This week, Midnight Trains is dropping by Dublin, the capital of the Republic of Ireland and the home of Guinness, that super-famous dry stout Irish people around the world can’t get enough of. The dark hue of this beverage has a rather unlikely link with the origins of the name of its home city. Founded in the ninth century by a colony of vikings, the name Dubh Linn comes from the Gaelic term for a nearby ‘black pond’. But don’t fear: there’s nothing dark or gloomy about this place. Quite the opposite.
Any trip to the city should start at St Patrick’s Cathedral, named after the country’s patron saint, perhaps best known for the drunken celebrations that take place in his name rather than his role in spreading the Catholic faith throughout the region. The thirteenth-century building is remarkably intact, with its mind-blowing vault, complex woodwork and intricate crests of notable local familie – you’ll come away feeling like you’ve just witnessed a missing season of Game of Thrones. Other key historic attractions include the Christ Church Cathedral and Dublin Castle, but we’d head elsewhere next.
There’s an eccentric corner of this city that feels almost like Hogwarts. It’s called Trinity College, and is the city’s most prestigious university. The complex holds a remarkable 65-metre-long library, rather imaginatively named the Long Room, which would look right at home in one of the Harry Potter films. Here you’ll find all manner of historic treasures, including The Book of Kells, with its 340 pages (made of calf hide) covered in the most dazzling Medieval ornamentation.

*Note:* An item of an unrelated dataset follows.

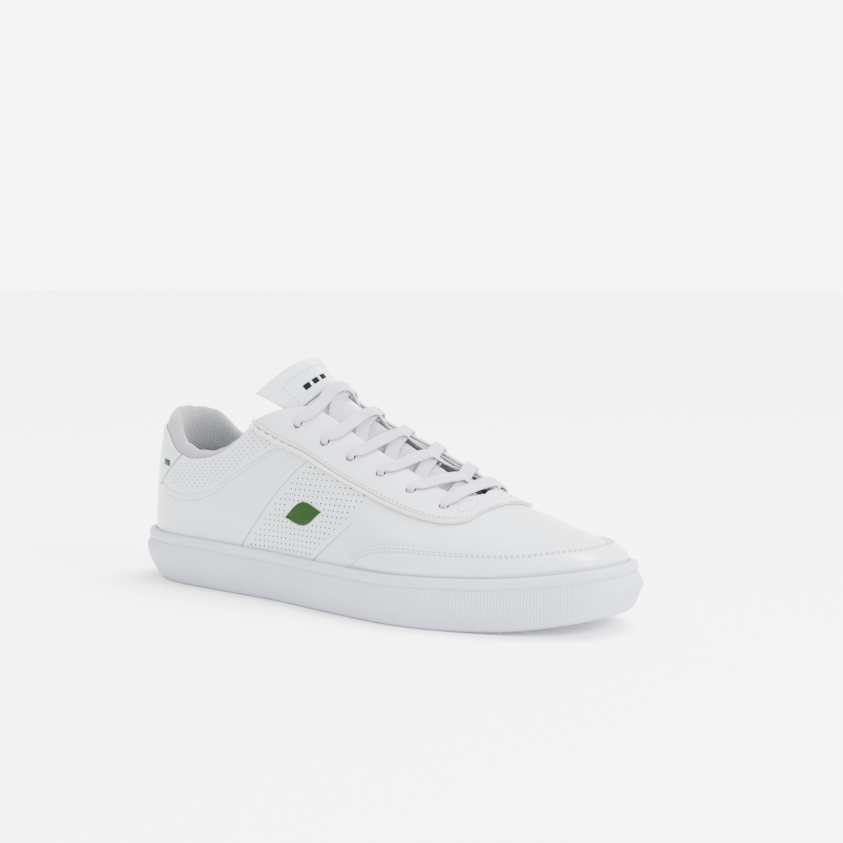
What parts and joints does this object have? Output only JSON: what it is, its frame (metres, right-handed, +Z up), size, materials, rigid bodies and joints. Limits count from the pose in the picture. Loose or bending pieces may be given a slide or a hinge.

Having traipsed around many of the city’s most beautiful old bits, next you should hit up another rather stunning spot: The Bank. As the name suggests, this restaurant is housed within the spectacular surroundings of a former bank. In the middle of the space, there’s a bar which is now perhaps best known for the tree that’s sprouted at its centre. Always busy, and always fun, this timeless jewel served up delicious Irish food and European dishes with a local twist. For a drink afterwards, an obvious pit stop might be the world-renowned Guinness Storehouse, with its spectacular rooftop bar.
Next up, climb aboard the elegant replica of the Jeanie Johnston: a ship that became famous during the Irish Famine in the mid-nineteenth century. Unlike other ships that took thousands of starving Irish people to America, this one only recorded a single death on board. But if you’re done with all this old stuff? Dublin brims with cutting-edge culture, too. Try contemporary galleries like Kerlin, RUA RED or Pallas Project.
And as for dinner? You can’t miss Delahunt. In a former pub, this hidden gem has a menu and wine selection that are both subtle and creative. Once you’ve filled up, head up the stairs and cosy up in the cocktail bar that smacks of the 1950s.
Finally – and it’s a must! – you have to go to an actual pub. You could hit up the ultra-touristy Temple Bar area, but we’d recommend going elsewhere. One of our faves goes by the name Ryan’s of Parkgate Street. Here you’ll find both beers and high-quality whisky – but that’s not all. You’ll also be able to sample local pâtés, oysters and sirloin steaks worthy of a James Joyce novel. If you fancy heading somewhere a bit more modern, try Idlewild. This is one of a new generation of pubs that serve only the coolest artisanal beers and cocktails.